I kinda wonder how accurate those speed tests are, because I get different results from some sites on on my iForced BondiMac depending on which browser I am using. For instance, http://www.beelinebandwidthtest.com/ takes a while to complete a test for me in Safari, but usually gives my connection a decent score.  Using Firefox, the test completes in like a split second, but beeline records an abysmal score.  

I am accessing a Road Runner cable through a wireless network, so local traffic really affects my dl speeds, but testing with http://www.testmy.net/ or http://nyc.speakeasy.net/ gives me results between almost 3 MB/s down to like, well, almost nothing.

Also tests that display the download graphically in real time, such as http://www.giganews.com/comps/test_connect.mhtml and http://www.aroundcinci.com/speedtest/ will start out super fast, then trickle way down to ISDN speeds on any browser for me. But my downstairs neighbor's SnowMac displays a consistently high speed on the same tests, using Verizon's new 3 MB/s DSL service.

Guess the proof of the pudding is in the eating - the most accurate speed test is still just how fast pages actually load.


----------



## bobw (Jan 29, 2005)

Try this speed test, it gives a lot of info;

http://jlab4.jlab.org:7123/

Haven't figured it out yet.


----------



## andychrist (Jan 29, 2005)

Thanks, I was looking for a new verbose test.

This connection is receiver limited 88.05% of the time.
  Increasing the current receive buffer (63.0 KB) will improve performance
This connection is network limited 11.78% of the time.

So who is the receiver: the modem, router, or Mac, and how can one increase the receive buffer? 

I'm not really too concerned about current performance, as I am getting reports from over 2 MB/s down to about 1 1/2 MB/s on my shared network connection, and I have already signed up for that new Verizon DSL service.  What I am wondering is if there is any setting on my iMac that is causing it to drag as downloads progress, or is that a just a peculiarity of cable.  (Even in a new User account I get that same slowing-down behavior.)  Fortunately Verizon includes a one month free trial so I can see if there's any difference.


----------



## bobw (Jan 29, 2005)

Don't have any answers, still trying to firgure it out.
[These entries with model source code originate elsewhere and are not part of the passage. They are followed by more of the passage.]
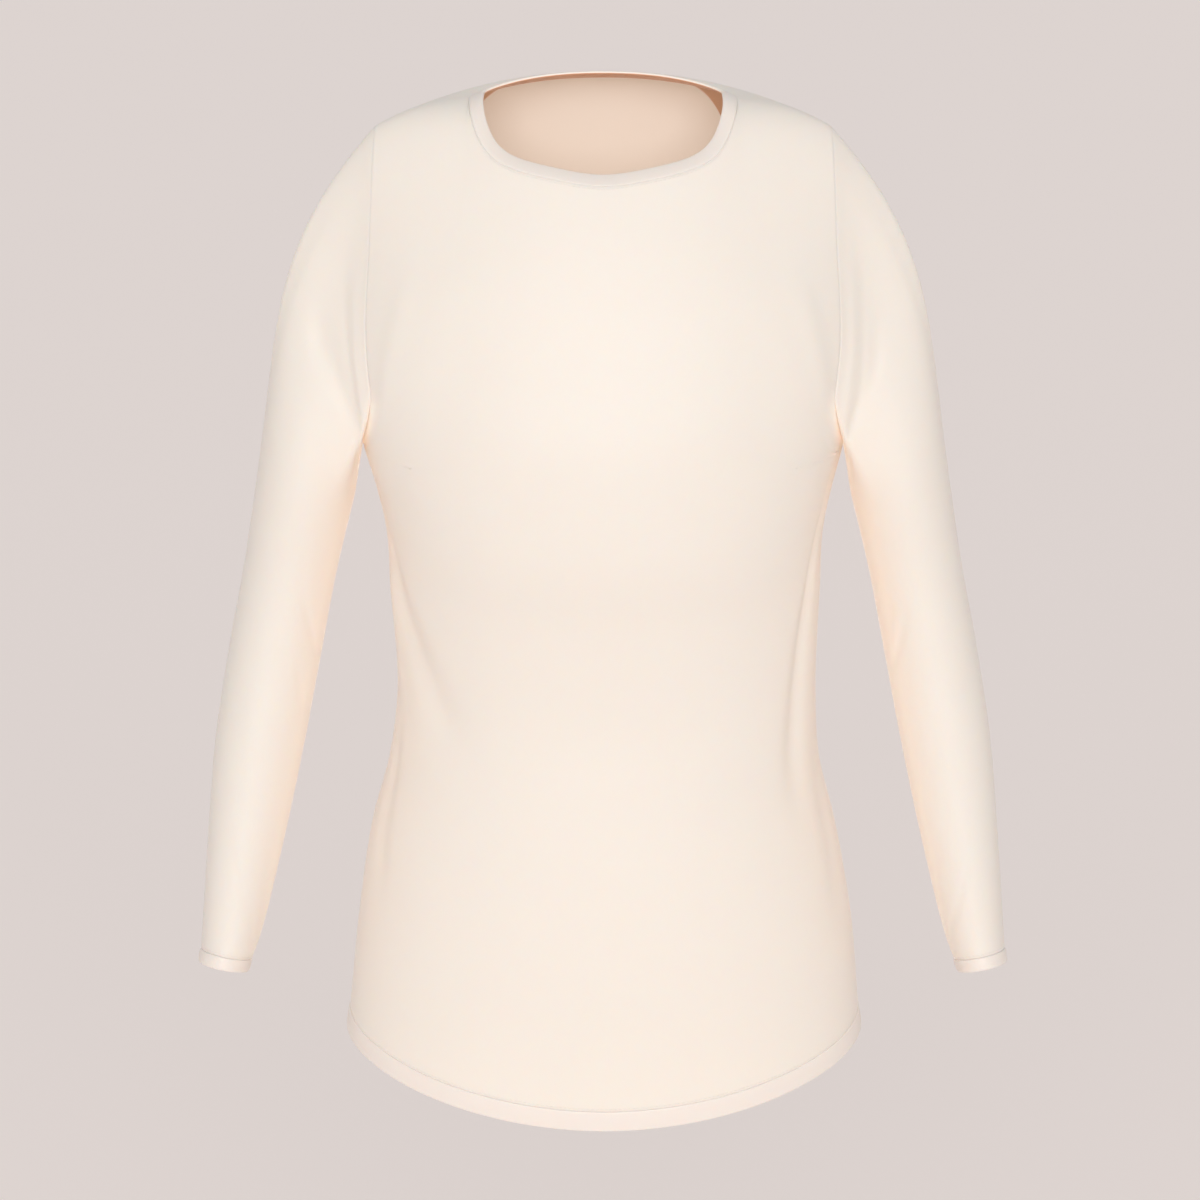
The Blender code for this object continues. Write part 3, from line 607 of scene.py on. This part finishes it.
# Neck band, folded over: it stands on the neck seam and leans in by more at the sides and behind
# than in front. Its rim carries a painted highlight, emitted more towards the back, and its inner
# face takes a dark painted shade
neckBand = {
    "wide": 0.0105, "thick": 0.0021, "proud": 0.0005, "crown": 0.00035, "flare": 0.0,
    "square": 5, "section": 32, "leanSide": 0.0098, "leanFront": 0.0087, "leanBack": 0.0096,
    "rim": 1.3, "rimReach": 0.025, "rimEdge": 0.8, "rimFace": -0.3, "innerFrom": -0.5,
}
middle = front["points"].shape[1] // 2
neckColumns = slice(middle - panel["neckSteps"], middle + panel["neckSteps"] + 1)
neckLoop = np.concatenate([front["points"][-1, neckColumns],
                           back["points"][-1, neckColumns][-2:0:-1]])
ahead = neckLoop[:, 1:2] < panel["shoulderY"]
oval = np.hstack([np.full(ahead.shape, panel["neckHalf"]),
                  np.where(ahead, panel["neckDeep"][-1], panel["neckDeep"][1])])
away = (neckLoop[:, :2] - [0, panel["shoulderY"]]) / oval
middleLean = np.where(ahead, neckBand["leanFront"], neckBand["leanBack"])
lean = neckBand["leanSide"] + (middleLean - neckBand["leanSide"]) * unit(away)[:, 1:] ** 2
standing = np.sqrt(neckBand["wide"] ** 2 - lean ** 2)
neckAcross = unit(np.hstack([-unit(away / oval) * lean, standing]))
made["neckBinding"] = bandPiece("neckBinding", neckLoop, neckAcross, neckBand)

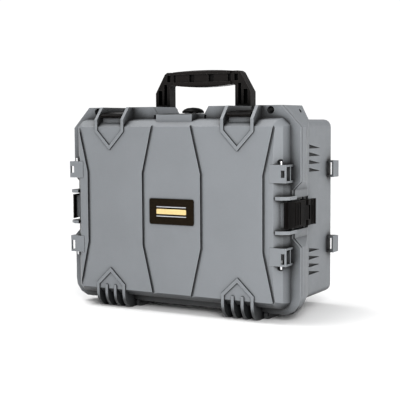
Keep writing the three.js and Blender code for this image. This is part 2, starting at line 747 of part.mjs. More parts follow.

My PC, using the same router, gets double the speed.


----------



## arkayn (Jan 29, 2005)

Why do they all want to use Flash, that is probably one of the slowest interface elements on the mac.


----------



## arkayn (Jan 29, 2005)

dslreports says that in Firefox I have 209 down and 150 up while Safari says I have 210 down and 200 up.


----------



## TommyWillB (Jan 29, 2005)

arkayn said:
			
		

> Why do they all want to use Flash, that is probably one of the slowest interface elements on the mac.


The one bobw pointed us to is a Java Applet, not Flash...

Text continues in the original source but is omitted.